By standing upon this union, Chhinnamasta represents a consciousness that has transcended even the ecstatic dissolution of duality. She has moved beyond both separation and union to a state that includes both yet is limited by neither. This is a very advanced metaphysical concept. Most spiritual paths aim at union with the divine, at overcoming the sense of separation. But the highest realization, according to certain Tantric teachings, transcends even this union. It recognizes that separation and union are both perspectives within the play of consciousness, not ultimate realities.
The sexual imagery also points to the creative power of the universe. All creation emerges from the union of complementary principles. Chhinnamasta stands upon this creative act, suggesting that she represents the consciousness that witnesses creation, that provides the ground upon which creation unfolds, yet remains distinct from it. She is both completely involved in the creative process, as evidenced by the blood flowing from her body, and completely detached from it, as shown by her severed head maintained in her own hand.
The Yogini of Stopping: The Power of Restraint
In various Tantric texts, Chhinnamasta is associated with the power of controlled restraint, particularly of kundalini energy, the dormant spiritual power said to reside at the base of the spine. The practice associated with her involves the sudden stopping or cutting off of energy flow at crucial moments. This might seem contradictory given the vigorous flow of blood in her iconography, but the paradox is intentional.
The metaphysical principle here is that true power comes not just from the flow of energy but from the ability to control that flow, to start and stop it at will. Chhinnamasta represents the supreme control over life force itself. She can give it, withdraw it, direct it as she chooses. This is the power of the awakened consciousness that has mastered the energies that usually master us through unconscious drives and compulsions.
When practitioners meditate on Chhinnamasta, they are working with this principle of conscious control over energy. The aim is not to suppress energy, which would be repression, but to develop the capacity to direct it consciously rather than being driven by it unconsciously. This is particularly relevant in relation to sexual energy, which is why Chhinnamasta stands upon the couple in union. She represents the transformation of unconscious sexual drive into conscious spiritual power, not through denial but through understanding and mastery.
The Red Goddess: Blood, Life, and Sacrifice
The prominence of blood in Chhinnamasta's imagery requires careful consideration. In Hindu metaphysics, blood represents the essence of life force, prana in its most concentrated form. Blood is not just a physical substance but a symbol of vital energy itself. When Chhinnamasta offers her blood, she is offering the very essence of life.
This connects to the ancient Vedic concept of yajna, sacrifice, which was originally understood not as appeasing an external deity but as participating in the cosmic circulation of energy. The universe sustains itself through constant sacrifice, constant transformation of energy from one form to another. The sun sacrifices its substance to give light and warmth. Plants sacrifice themselves to feed animals. Animals sacrifice themselves to feed other animals. Even at the atomic level, particles constantly sacrifice their identities to form new combinations.
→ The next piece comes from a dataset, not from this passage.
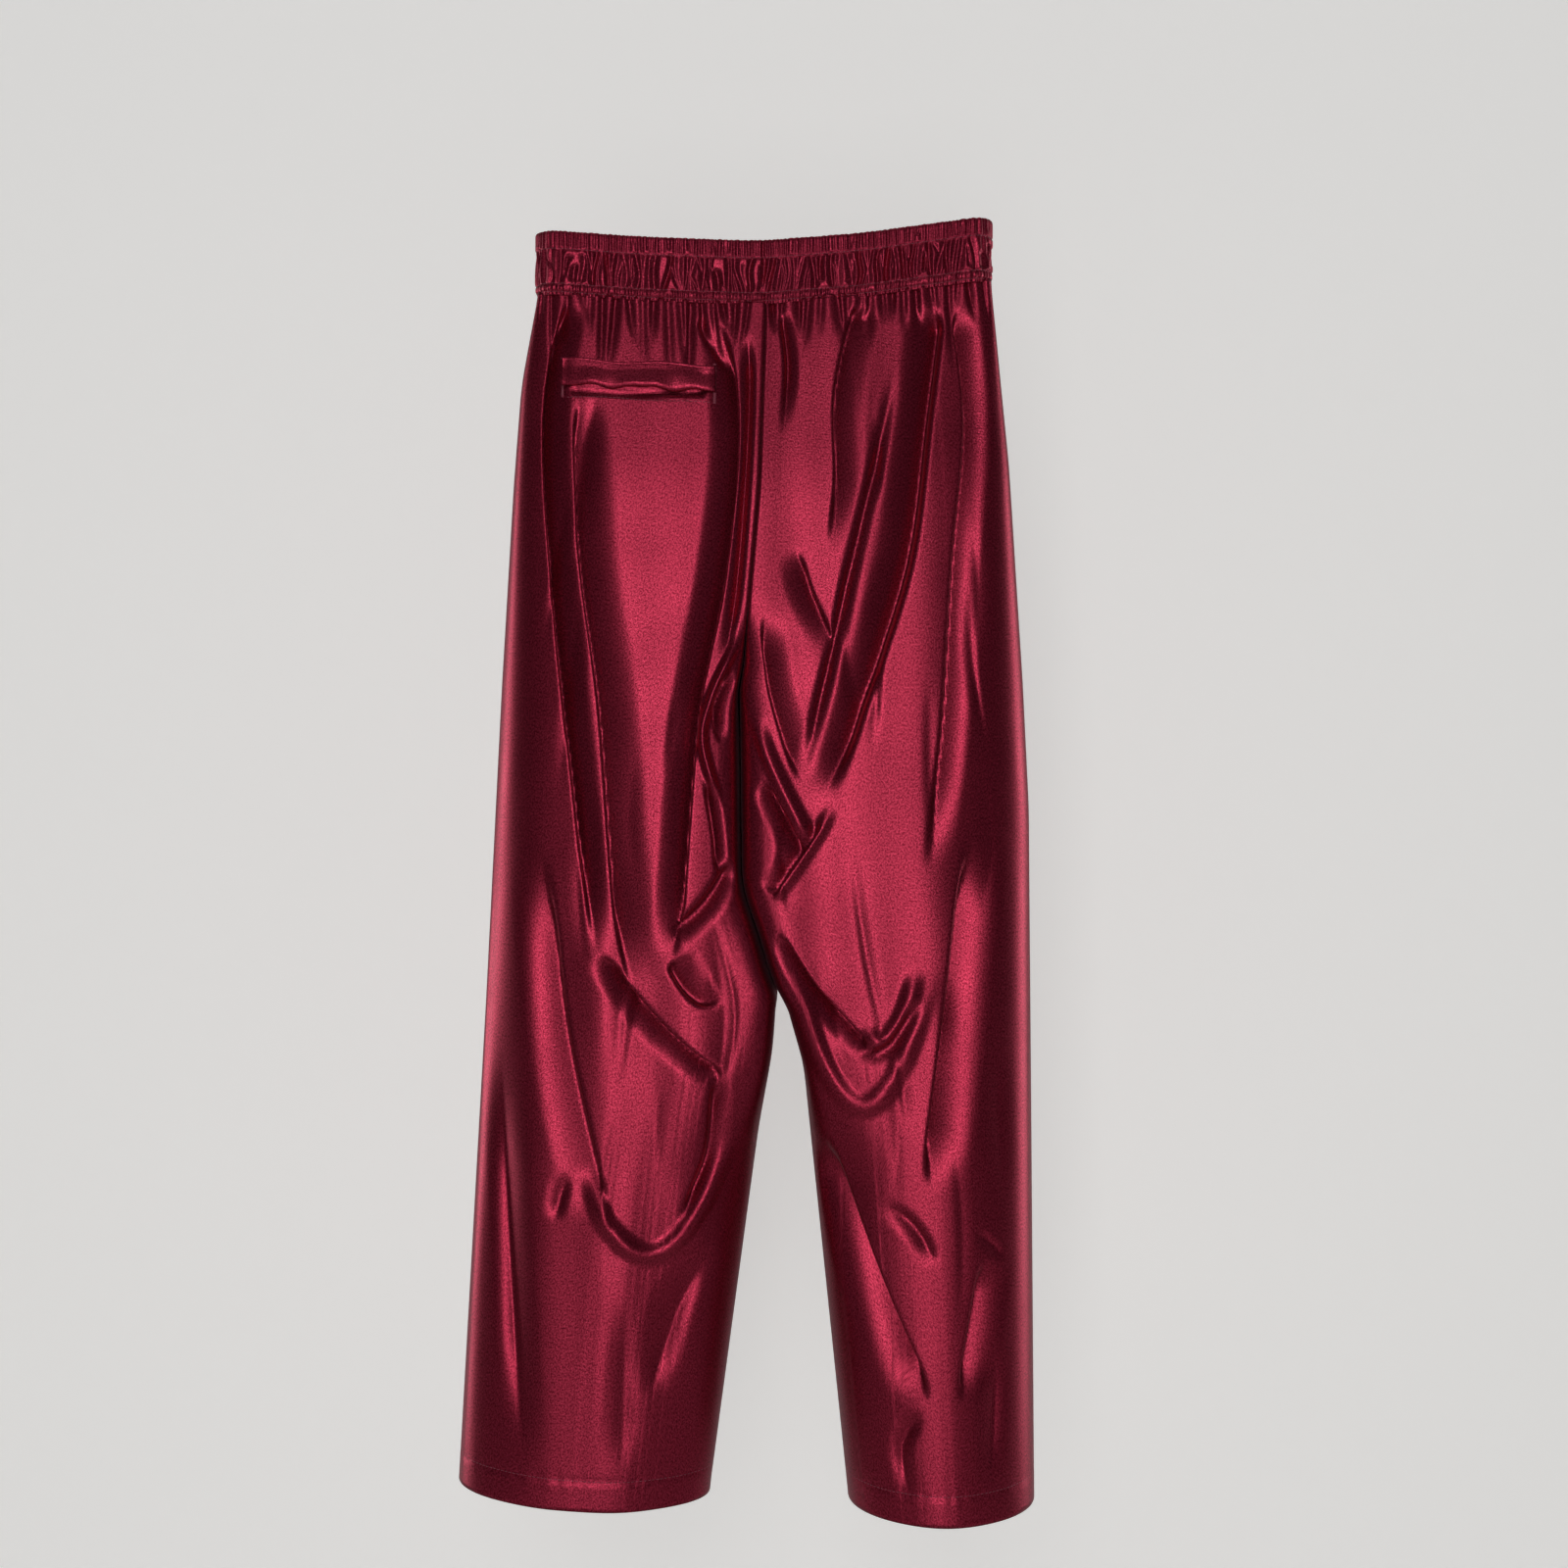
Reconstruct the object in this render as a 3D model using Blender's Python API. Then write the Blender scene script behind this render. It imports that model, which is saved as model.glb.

Chhinnamasta makes this cosmic principle explicit and personal. She shows that our very existence is sustained by sacrifice, not in the sense of deprivation but in the sense of constant transformation and giving. Every breath we take involves the sacrifice of the previous breath. Every moment of consciousness involves the sacrifice of the previous moment. Life is not a possession we hold but a flow we participate in.
The Terrifying Face of the Divine Mother
For those new to Hinduism, the fierce and even terrifying forms of the Divine Feminine like Chhinnamasta can be initially off-putting. We are culturally conditioned to expect the divine to be comforting, beautiful, and benign. But Hindu metaphysics recognizes that ultimate reality encompasses all possibilities, including those we find challenging or frightening. The Divine Mother is not just the gentle nurturer but also the fierce destroyer, not just the creator but also the transformer who tears down what must end.
Chhinnamasta specifically represents that aspect of divine consciousness which destroys our comfortable illusions, particularly the illusion of being a separate, permanent, independent self. This destruction is terrifying to the ego but liberating to the deeper self that seeks truth. Her fierce form tells us that awakening is not always gentle, that truth sometimes requires the cutting away of what we have mistakenly identified ourselves with.
Yet even in her fierceness, Chhinnamasta is fundamentally generous. She gives everything, even her own head. Her terror is the terror of absolute truth, absolute generosity, absolute participation in existence. She challenges us to live at the same level of intensity, to hold nothing back, to cut through our own illusions as decisively as she cuts through her own neck.
Conclusion: The Living Paradox
Chhinnamasta remains one of the most challenging and profound symbols in Hindu metaphysics precisely because she embodies irresolvable paradoxes. She is dead yet alive, giving yet receiving, detached yet engaged, terrifying yet generous, controlled yet flowing. These paradoxes are not problems to be solved but truths to be lived.
For anyone seeking to understand Hinduism deeply, Chhinnamasta teaches that the ultimate reality cannot be captured in comfortable concepts or reassuring images. It is paradoxical, challenging, demanding our entire being. She invites us to a radical honesty about the nature of existence, to recognize that we are always simultaneously living and dying, giving and receiving, that our sense of separate selfhood is both real in its own domain and illusory from a higher perspective. In her shocking image, we find not nihilism but the most complete affirmation of life precisely because she holds nothing back, fears nothing, and gives everything in service of the cosmic flow.